▸ **What is required**
Keep only the lines where "bending" appears.

JSON records of objects
+ + +

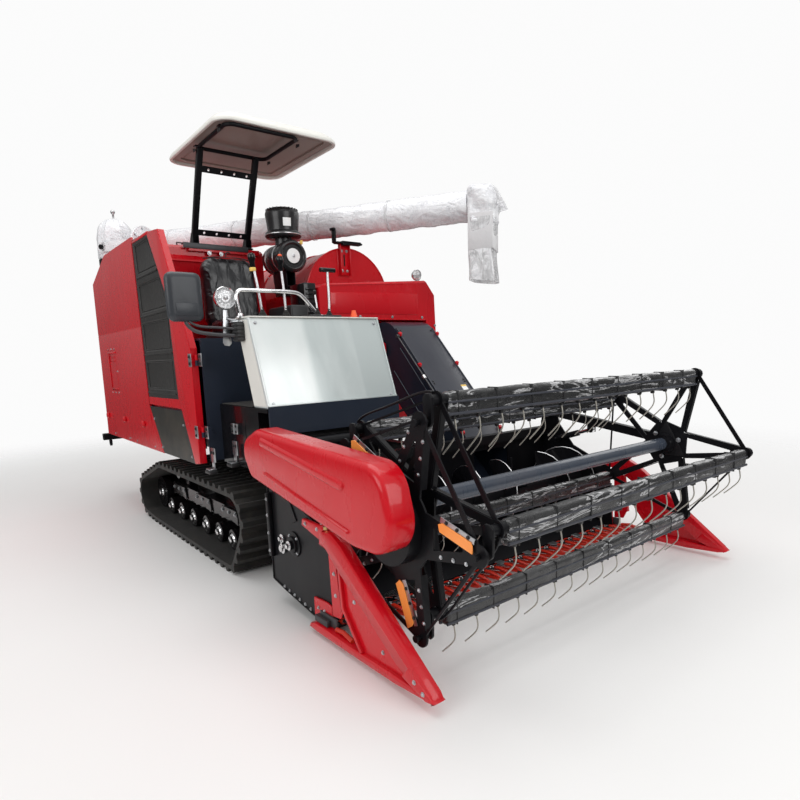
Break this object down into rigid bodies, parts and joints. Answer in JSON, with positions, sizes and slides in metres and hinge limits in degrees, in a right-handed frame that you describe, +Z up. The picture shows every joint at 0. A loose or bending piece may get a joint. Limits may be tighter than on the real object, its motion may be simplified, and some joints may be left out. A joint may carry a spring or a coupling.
{
  "type": "combine harvester",
  "caption": "Compact tracked rice combine with side driver's station, canopy, folded unloading auger and a wide pick-up reel header.",
  "frame": {"origin": "on the ground, under the middle of the tracks' ground contact and midway between the two tracks", "axes": "+X forward, the way the machine drives; +Y to the machine's left; +Z up"},
  "size_m": [4.7057, 2.4625, 2.6839],
  "materials": {
    "red_paint": "gloss",
    "navy_paint": "gloss",
    "black_paint": "satin",
    "cream_paint": "satin",
    "guard_paint": "satin",
    "film_wrap": "cloudy film",
    "track_rubber": "matte",
    "black_plastic": "matte",
    "vinyl": "matte vinyl",
    "bright_steel": "bright",
    "cast_iron": "rough",
    "chrome": "polished",
    "screen": "matte mesh",
    "silver_paint": "metallic"
  },
  "bodies": {
    "chassis": {"track_right": "track_rubber", "track_left": "track_rubber", "running_gear_right": "black_paint", "running_gear_left": "black_paint", "drive_sprockets": "cast_iron", "gearbox": "cast_iron", "chassis_frame": "black_paint", "engine_block": "cast_iron", "radiator": "cast_iron", "thresher_body": "red_paint", "drum_cover": "red_paint", "thresher_hood": "navy_paint", "straw_hood": "red_paint", "grain_tank": "red_paint", "tank_side_panel": "red_paint", "engine_bonnet": "navy_paint", "seat_wall": "red_paint", "platform": "black_paint", "dash_box": "silver_paint", "dash_skirt": "navy_paint", "seat_cushion": "vinyl", "seat_back": "vinyl", "seat_base": "black_paint", "handrail": "chrome", "control_levers": "chrome", "air_cleaner": "black_plastic", "mirror_and_arm": "black_plastic", "headlamp": "chrome", "canopy_posts": "black_paint", "canopy_roof": "cream_paint", "standing_auger": "film_wrap", "boom_cradle": "black_paint"},
    "side_cover": {"cover_strip": "red_paint", "radiator_screen": "screen", "cover_lower_panel": "navy_paint"},
    "unload_turret": {"auger_elbow": "film_wrap"},
    "unload_boom": {"unloading_tube": "film_wrap", "unloading_spout": "film_wrap"},
    "header": {"feeder_house": "red_paint", "header_table": "red_paint", "knife_guards": "guard_paint", "divider_right": "red_paint", "divider_left": "red_paint"},
    "cross_auger": {"cross_auger": "black_paint"},
    "knife": {"knife": "bright_steel"},
    "reel_lift": {"reel_arms": "black_paint", "reel_drive_cover": "red_paint"},
    "reel": {"reel_spiders": "black_paint"},
    "eccentric": {"eccentric_spider": "black_paint"},
    "lift_barrel": {"lift_barrel": "black_paint"},
    "lift_rod": {"lift_rod": "chrome"},
    "reel_barrels": {"reel_barrels": "black_paint"},
    "reel_rods": {"reel_rods": "chrome"},
    "bat_1": {"reel_bat_1": "black_paint"},
    "bat_2": {"reel_bat_2": "black_paint"},
    "bat_3": {"reel_bat_3": "black_paint"},
    "bat_4": {"reel_bat_4": "black_paint"},
    "bat_5": {"reel_bat_5": "black_paint"}
  },
  "joints": [
    {"name": "header_lift", "type": "hinge", "parent": "chassis", "child": "header", "pos_m": [0.45, 0.8, 1.25], "axis": [0, -1, 0], "range_deg": [0, 22]},
    {"name": "lift_barrel_tilt", "type": "hinge", "parent": "chassis", "child": "lift_barrel", "pos_m": [0.59, 0.23, 0.37], "axis": [0, -1, 0], "range_deg": [0, 15.9]},
    {"name": "lift_rod_travel", "type": "slide", "parent": "lift_barrel", "child": "lift_rod", "axis": [0.9633, 0, 0.2685], "range_m": [0, 0.3298]},
    {"name": "auger_spin", "type": "hinge", "parent": "header", "child": "cross_auger", "pos_m": [1.58, 0.27, 0.35], "axis": [0, 1, 0], "continuous": true},
    {"name": "knife_travel", "type": "slide", "parent": "header", "child": "knife", "axis": [0, 1, 0], "range_m": [-0.025, 0.025]},
    {"name": "reel_raise", "type": "hinge", "parent": "header", "child": "reel_lift", "pos_m": [1.412, 0.27, 0.785], "axis": [0, -1, 0], "range_deg": [0, 25]},
    {"name": "reel_barrel_tilt", "type": "hinge", "parent": "header", "child": "reel_barrels", "pos_m": [1.5, 0.27, 0.6], "axis": [0, -1, 0], "range_deg": [0, 23.98]},
    {"name": "reel_rod_travel", "type": "slide", "parent": "reel_barrels", "child": "reel_rods", "axis": [0.9558, 0, 0.2941], "range_m": [0, 0.0885]},
    {"name": "reel_spin", "type": "hinge", "parent": "reel_lift", "child": "reel", "pos_m": [2.305, 0.3, 0.655], "axis": [0, 1, 0], "continuous": true},
    {"name": "eccentric_spin", "type": "hinge", "parent": "reel_lift", "child": "eccentric", "pos_m": [2.305, -0.738, 0.585], "axis": [0, 1, 0], "continuous": true},
    {"name": "side_cover_swing", "type": "hinge", "parent": "chassis", "child": "side_cover", "pos_m": [0.7, -0.86, 1], "axis": [0, 0, 1], "range_deg": [0, 100]},
    {"name": "unload_swing", "type": "hinge", "parent": "chassis", "child": "unload_turret", "pos_m": [-1.8, -0.6, 2.05], "axis": [0, 0, 1], "range_deg": [0, 150]},
    {"name": "unload_lift", "type": "hinge", "parent": "unload_turret", "child": "unload_boom", "pos_m": [-1.8, -0.6, 2.2], "axis": [0.5477, -0.8367, 0], "range_deg": [0, 8]},
    {"name": "bat_1_turn", "type": "hinge", "parent": "reel", "child": "bat_1", "pos_m": [2.71775, 0.3, 0.64059], "axis": [0, 1, 0], "continuous": true},
    {"name": "bat_2_turn", "type": "hinge", "parent": "reel", "child": "bat_2", "pos_m": [2.44625, 0.3, 1.04309], "axis": [0, 1, 0], "continuous": true},
    {"name": "bat_3_turn", "type": "hinge", "parent": "reel", "child": "bat_3", "pos_m": [1.97955, 0.3, 0.90927], "axis": [0, 1, 0], "continuous": true},
    {"name": "bat_4_turn", "type": "hinge", "parent": "reel", "child": "bat_4", "pos_m": [1.96261, 0.3, 0.42405], "axis": [0, 1, 0], "continuous": true},
    {"name": "bat_5_turn", "type": "hinge", "parent": "reel", "child": "bat_5", "pos_m": [2.41884, 0.3, 0.258], "axis": [0, 1, 0], "continuous": true}
  ],
  "couplings": [
    {"joint": "lift_barrel_tilt", "follows": "header_lift", "ratio": 0.7224},
    {"joint": "lift_rod_travel", "follows": "header_lift", "m_per_rad": 0.8587},
    {"joint": "reel_barrel_tilt", "follows": "reel_raise", "ratio": 0.9591},
    {"joint": "reel_rod_travel", "follows": "reel_raise", "m_per_rad": 0.2028},
    {"joint": "eccentric_spin", "follows": "reel_spin", "ratio": 1},
    {"joint": "bat_1_turn", "follows": "reel_spin", "ratio": -1},
    {"joint": "bat_2_turn", "follows": "reel_spin", "ratio": -1},
    {"joint": "bat_3_turn", "follows": "reel_spin", "ratio": -1},
    {"joint": "bat_4_turn", "follows": "reel_spin", "ratio": -1},
    {"joint": "bat_5_turn", "follows": "reel_spin", "ratio": -1}
  ]
}
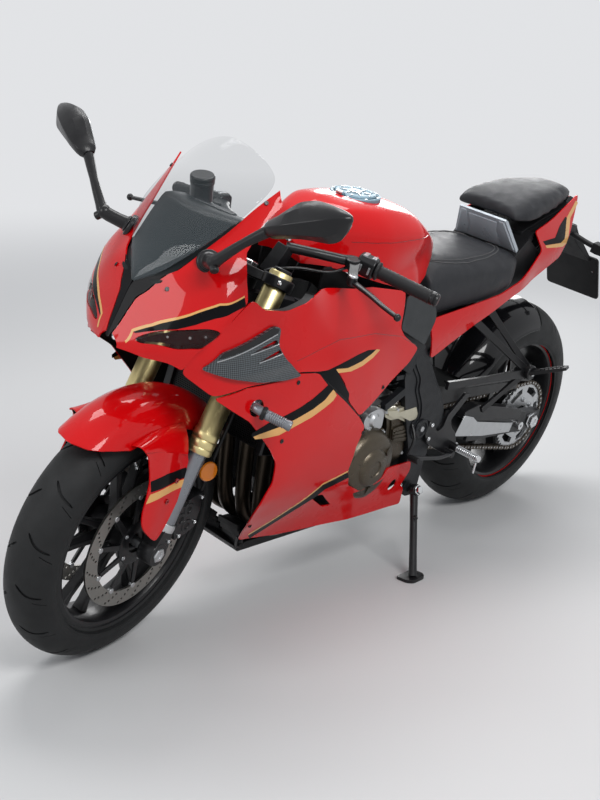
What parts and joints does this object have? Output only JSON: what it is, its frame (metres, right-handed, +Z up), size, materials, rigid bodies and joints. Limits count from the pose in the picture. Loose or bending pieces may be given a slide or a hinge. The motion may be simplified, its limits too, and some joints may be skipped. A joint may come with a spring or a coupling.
{
  "type": "sport motorcycle with full fairing",
  "caption": "Fully faired sport motorcycle that leans on its side stand, with turning bars and wheels, a folding stand and a hinged filler cap.",
  "frame": {"origin": "on the ground, under the centre of the object's box", "axes": "+X to the front of the motorcycle, +Y to its left, the side that it leans to, +Z up"},
  "size_m": [2.0511, 0.8353, 1.1826],
  "materials": {
    "black_plastic": "fine-grained black",
    "cast_black": "satin black on cast aluminium",
    "silver_metal": "satin aluminium",
    "chain_steel": "oiled steel",
    "bronze_cases": "bronze-grey painted castings",
    "header_steel": "heat-browned steel pipe",
    "gold_anodised": "gold anodised",
    "disc_steel": "ground steel",
    "red_paint": "deep red lacquer",
    "tyre_rubber": "black tread rubber",
    "red_tank": "deep red lacquer on steel",
    "lamp_glass": "clear lamp lens",
    "frame_black": "satin black on steel",
    "seat_cover": "grained black cover with stitching",
    "seat_trim_silver": "silver painted plastic",
    "carbon": "woven black fibre under lacquer",
    "clear_screen": "clear screen, tinted towards its foot"
  },
  "bodies": {
    "chassis": {"chain_guard": "black_plastic", "chin_spoiler": "black_plastic", "crash_bobbins": "silver_metal", "drive_chain": "chain_steel", "engine_block": "cast_black", "engine_covers": "bronze_cases", "exhaust_system": "header_steel", "fairing_stay": "black_plastic", "fuel_tank": "red_tank", "headlights": "lamp_glass", "lower_fairings": "red_paint", "main_frame": "frame_black", "mirrors": "black_plastic", "nose_cowl": "red_paint", "nose_panel": "black_plastic", "passenger_rests": "cast_black", "passenger_seat": "seat_cover", "plate_holder": "black_plastic", "radiator": "frame_black", "rear_caliper": "cast_black", "rear_hugger": "black_plastic", "rearsets": "cast_black", "rider_seat": "seat_cover", "seat_trim": "seat_trim_silver", "shock_absorber": "silver_metal", "side_fairings": "red_paint", "side_vanes": "carbon", "stand_bosses": "silver_metal", "subframe": "frame_black", "swingarm": "silver_metal", "tail_cowl": "red_paint", "tail_tray": "black_plastic", "tank_side_covers": "black_plastic", "windscreen": "clear_screen"},
    "steering": {"control_levers": "cast_black", "fork_sliders": "silver_metal", "fork_tubes": "gold_anodised", "front_calipers": "cast_black", "front_fender": "red_paint", "handlebars": "cast_black", "triple_clamps": "cast_black"},
    "front_wheel": {"front_discs": "disc_steel", "front_rim": "cast_black", "front_tyre": "tyre_rubber"},
    "rear_wheel": {"rear_disc": "disc_steel", "rear_rim": "cast_black", "rear_sprocket": "disc_steel", "rear_tyre": "tyre_rubber"},
    "side_stand": {"side_stand": "frame_black"},
    "fuel_cap": {"fuel_cap": "silver_metal"}
  },
  "joints": [
    {"name": "steering_turn", "type": "hinge", "parent": "chassis", "child": "steering", "pos_m": [0.70015, -0.12751, 0.28089], "axis": [-0.4147, 0.1423, 0.8988], "range_deg": [-33, 15]},
    {"name": "front_wheel_spin", "type": "hinge", "parent": "steering", "child": "front_wheel", "pos_m": [0.73161, -0.11986, 0.2942], "axis": [-0.1423, 0.9654, -0.2186], "continuous": true},
    {"name": "rear_wheel_spin", "type": "hinge", "parent": "chassis", "child": "rear_wheel", "pos_m": [-0.688, -0.12255, 0.31223], "axis": [0, 0.9877, -0.1564], "continuous": true},
    {"name": "side_stand_swing", "type": "hinge", "parent": "chassis", "child": "side_stand", "pos_m": [-0.143, 0.02066, 0.2064], "axis": [0, 0.9588, 0.284], "range_deg": [0, 100]},
    {"name": "filler_cap_hinge", "type": "hinge", "parent": "chassis", "child": "fuel_cap", "pos_m": [0.171, -0.01333, 1.00181], "axis": [0, 0.9877, -0.1564], "range_deg": [0, 95]}
  ]
}
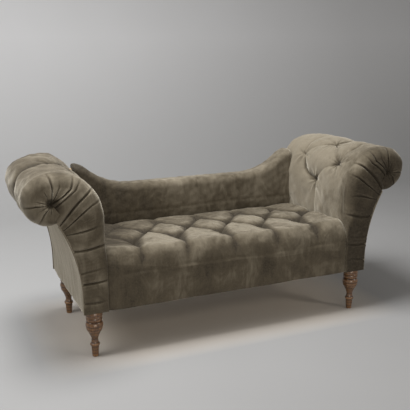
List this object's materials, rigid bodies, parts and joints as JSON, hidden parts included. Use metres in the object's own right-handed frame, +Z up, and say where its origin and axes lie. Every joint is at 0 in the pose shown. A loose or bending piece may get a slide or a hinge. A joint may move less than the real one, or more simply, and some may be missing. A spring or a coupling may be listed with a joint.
{
  "type": "chaise longue",
  "caption": "Chaise longue with two outward scroll arms, a low swept back, a deep-buttoned velvet seat and turned wooden legs.",
  "frame": {"origin": "on the floor below the middle of the overall box", "axes": "+X along the seat, +Y from the front to the back, +Z up; left in a node's name is -X"},
  "size_m": [1.802, 0.622, 0.7937],
  "materials": {
    "velvet": "grey-olive cotton velvet, brushed nap with lighter and darker patches",
    "polished_wood": "turned hardwood, stained brown and polished",
    "frame_timber": "sawn beech, unfinished",
    "steel": "plain bright steel",
    "hessian": "open jute weave",
    "stuffing": "felted wool and hair",
    "twine": "waxed linen twine",
    "cambric": "black woven dust cover"
  },
  "bodies": {
    "root": {"back_hessian": "hessian", "back_left_leg": "polished_wood", "back_right_leg": "polished_wood", "back_seat_rail": "frame_timber", "back_stiles": "frame_timber", "back_tacking_rails": "frame_timber", "back_top_rail": "frame_timber", "back_top_roll": "velvet", "corner_blocks": "frame_timber", "dust_cover": "cambric", "front_left_leg": "polished_wood", "front_right_leg": "polished_wood", "front_seat_rail": "frame_timber", "hanger_bolts": "steel", "inside_back": "velvet", "left_arm_back_scroll_board": "frame_timber", "left_arm_base_rail": "frame_timber", "left_arm_buttons": "velvet", "left_arm_front": "velvet", "left_arm_front_scroll_board": "frame_timber", "left_arm_hessian": "hessian", "left_arm_rear": "velvet", "left_arm_roll_rail": "frame_timber", "left_arm_tacking_rail": "frame_timber", "left_end_rail": "frame_timber", "left_inside_arm": "velvet", "left_outside_arm": "velvet", "leg_plates": "steel", "outside_back": "velvet", "right_arm_back_scroll_board": "frame_timber", "right_arm_base_rail": "frame_timber", "right_arm_buttons": "velvet", "right_arm_front": "velvet", "right_arm_front_scroll_board": "frame_timber", "right_arm_hessian": "hessian", "right_arm_rear": "velvet", "right_arm_roll_rail": "frame_timber", "right_arm_tacking_rail": "frame_timber", "right_end_rail": "frame_timber", "right_inside_arm": "velvet", "right_outside_arm": "velvet", "seat_buttons": "velvet", "seat_cover": "velvet", "seat_cross_rails": "frame_timber", "seat_front_border": "velvet", "seat_hessian": "hessian", "seat_springs": "steel", "seat_stuffing": "stuffing", "spring_clips": "steel", "tufting_twines": "twine"}
  },
  "joints": []
}
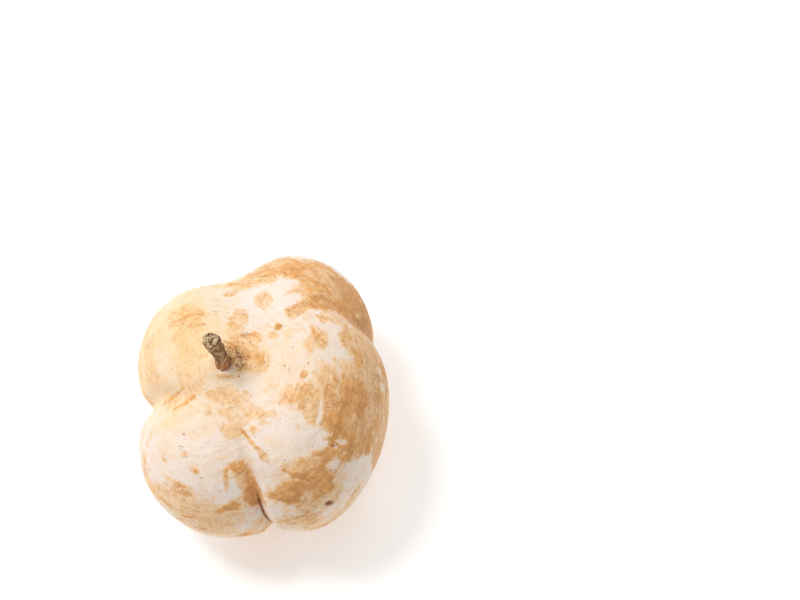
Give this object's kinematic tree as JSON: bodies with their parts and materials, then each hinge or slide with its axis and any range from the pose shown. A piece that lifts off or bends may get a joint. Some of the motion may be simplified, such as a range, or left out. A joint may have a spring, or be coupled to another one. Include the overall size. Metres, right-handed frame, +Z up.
{
  "type": "jicama root",
  "caption": "Squat, lobed jicama tuber with rounded clefts, a leaning stub of vine stem on the crown and a small flat spot to stand on.",
  "frame": {"origin": "on the surface that the root rests on, under the middle of its outline", "axes": "+Z up from the flat spot it rests on; +Y along its longest side, towards the back lobe; -X towards the side that the stem leans to"},
  "size_m": [0.1198, 0.1433, 0.1019],
  "materials": {
    "skin": "satin",
    "bark": "matte"
  },
  "bodies": {
    "root": {"tuber": "skin", "stem_stub": "bark"}
  },
  "joints": []
}
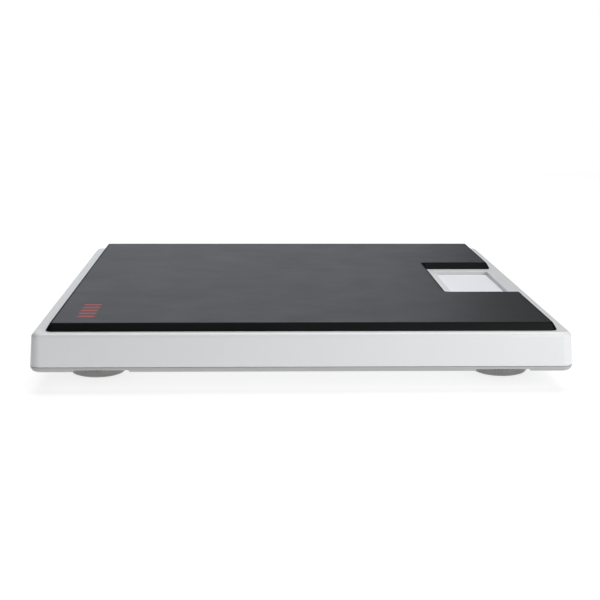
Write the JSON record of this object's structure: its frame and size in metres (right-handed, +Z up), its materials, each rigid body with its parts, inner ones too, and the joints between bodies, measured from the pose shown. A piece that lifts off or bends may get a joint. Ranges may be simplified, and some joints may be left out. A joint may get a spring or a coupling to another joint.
{
  "type": "animal weighing scale",
  "caption": "Low flat electronic floor scale with a black rubber platform mat, a white moulded housing, a sunken display window at one side and levelling feet.",
  "frame": {"origin": "on the floor, under the middle of the scale", "axes": "+X towards the side with the display, +Y along the long side away from the front, +Z up"},
  "size_m": [0.373, 0.433, 0.047],
  "materials": {
    "mat": "fine matt rubber with a soft sheen",
    "housing": "satin white moulding",
    "window": "clear gloss",
    "gasket": "matt",
    "lcd": "grey display glass, switched off",
    "holder": "natural moulding",
    "board": "green solder mask",
    "chip": "moulded package",
    "steel": "zinc plated",
    "aluminium": "milled",
    "foot_disc": "turned, satin grey",
    "foot_sole": "matt grey",
    "nickel": "nickel plated",
    "cell_wrap": "plain printed sleeve",
    "lead": "grey sleeve",
    "knob": "black"
  },
  "bodies": {
    "housing": {"base_pan": "housing", "battery_case": "holder", "battery_cell_1": "cell_wrap", "battery_cell_2": "cell_wrap", "battery_cell_3": "cell_wrap", "battery_cell_4": "cell_wrap", "battery_contact_bridge_1": "nickel", "battery_contact_bridge_2": "nickel", "battery_contact_bridge_3": "nickel", "battery_contact_minus": "nickel", "battery_contact_plus": "nickel", "battery_lead": "lead", "board_screw_1": "steel", "board_screw_2": "steel", "cell_lead_back_left": "lead", "cell_lead_back_right": "lead", "cell_lead_front_left": "lead", "cell_lead_front_right": "lead", "cell_spacer_back_left": "steel", "cell_spacer_back_right": "steel", "cell_spacer_front_left": "steel", "cell_spacer_front_right": "steel", "converter_chip": "chip", "display_window": "window", "housing_screw_1": "steel", "housing_screw_2": "steel", "housing_screw_3": "steel", "housing_screw_4": "steel", "housing_screw_5": "steel", "housing_screw_6": "steel", "lcd_holder": "holder", "lcd_panel": "lcd", "lcd_strip_left": "gasket", "lcd_strip_right": "gasket", "load_cell_back_left": "aluminium", "load_cell_back_right": "aluminium", "load_cell_front_left": "aluminium", "load_cell_front_right": "aluminium", "load_plate": "steel", "main_board": "board", "platform_mat": "mat", "processor_chip": "chip", "top_cover": "housing", "unit_switch_body": "steel", "window_gasket": "gasket"},
    "foot_front_left": {"foot_pad_front_left": "foot_sole"},
    "foot_front_left_wheel": {"foot_wheel_front_left": "foot_disc", "foot_stud_front_left": "steel"},
    "foot_front_right": {"foot_pad_front_right": "foot_sole"},
    "foot_front_right_wheel": {"foot_wheel_front_right": "foot_disc", "foot_stud_front_right": "steel"},
    "foot_back_left": {"foot_pad_back_left": "foot_sole"},
    "foot_back_left_wheel": {"foot_wheel_back_left": "foot_disc", "foot_stud_back_left": "steel"},
    "foot_back_right": {"foot_pad_back_right": "foot_sole"},
    "foot_back_right_wheel": {"foot_wheel_back_right": "foot_disc", "foot_stud_back_right": "steel"},
    "battery_door": {"battery_door": "housing"},
    "unit_switch": {"unit_switch_knob": "knob"}
  },
  "joints": [
    {"name": "foot_rise_front_left", "type": "slide", "parent": "housing", "child": "foot_front_left", "axis": [0, 0, 1], "range_m": [0, 0.004]},
    {"name": "foot_turn_front_left", "type": "hinge", "parent": "foot_front_left", "child": "foot_front_left_wheel", "pos_m": [-0.1465, -0.151, 0], "axis": [0, 0, 1], "range_deg": [0, 1152]},
    {"name": "foot_rise_front_right", "type": "slide", "parent": "housing", "child": "foot_front_right", "axis": [0, 0, 1], "range_m": [0, 0.004]},
    {"name": "foot_turn_front_right", "type": "hinge", "parent": "foot_front_right", "child": "foot_front_right_wheel", "pos_m": [0.1465, -0.151, 0], "axis": [0, 0, 1], "range_deg": [0, 1152]},
    {"name": "foot_rise_back_left", "type": "slide", "parent": "housing", "child": "foot_back_left", "axis": [0, 0, 1], "range_m": [0, 0.004]},
    {"name": "foot_turn_back_left", "type": "hinge", "parent": "foot_back_left", "child": "foot_back_left_wheel", "pos_m": [-0.1465, 0.151, 0], "axis": [0, 0, 1], "range_deg": [0, 1152]},
    {"name": "foot_rise_back_right", "type": "slide", "parent": "housing", "child": "foot_back_right", "axis": [0, 0, 1], "range_m": [0, 0.004]},
    {"name": "foot_turn_back_right", "type": "hinge", "parent": "foot_back_right", "child": "foot_back_right_wheel", "pos_m": [0.1465, 0.151, 0], "axis": [0, 0, 1], "range_deg": [0, 1152]},
    {"name": "battery_door_slide", "type": "slide", "parent": "housing", "child": "battery_door", "axis": [-1, 0, 0], "range_m": [0, 0.062]},
    {"name": "unit_switch_slide", "type": "slide", "parent": "housing", "child": "unit_switch", "axis": [0, 1, 0], "range_m": [0, 0.004]}
  ],
  "couplings": [
    {"joint": "foot_turn_front_left", "follows": "foot_rise_front_left", "rad_per_m": 5026.5},
    {"joint": "foot_turn_front_right", "follows": "foot_rise_front_right", "rad_per_m": 5026.5},
    {"joint": "foot_turn_back_left", "follows": "foot_rise_back_left", "rad_per_m": 5026.5},
    {"joint": "foot_turn_back_right", "follows": "foot_rise_back_right", "rad_per_m": 5026.5}
  ]
}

+ + +

▸ **Result of this exercise**
Break this object down into rigid bodies, parts and joints. Answer in JSON, with positions, sizes and slides in metres and hinge limits in degrees, in a right-handed frame that you describe, +Z up. The picture shows every joint at 0. A loose or bending piece may get a joint. Limits may be tighter than on the real object, its motion may be simplified, and some joints may be left out. A joint may carry a spring or a coupling.
What parts and joints does this object have? Output only JSON: what it is, its frame (metres, right-handed, +Z up), size, materials, rigid bodies and joints. Limits count from the pose in the picture. Loose or bending pieces may be given a slide or a hinge. The motion may be simplified, its limits too, and some joints may be skipped. A joint may come with a spring or a coupling.
List this object's materials, rigid bodies, parts and joints as JSON, hidden parts included. Use metres in the object's own right-handed frame, +Z up, and say where its origin and axes lie. Every joint is at 0 in the pose shown. A loose or bending piece may get a slide or a hinge. A joint may move less than the real one, or more simply, and some may be missing. A spring or a coupling may be listed with a joint.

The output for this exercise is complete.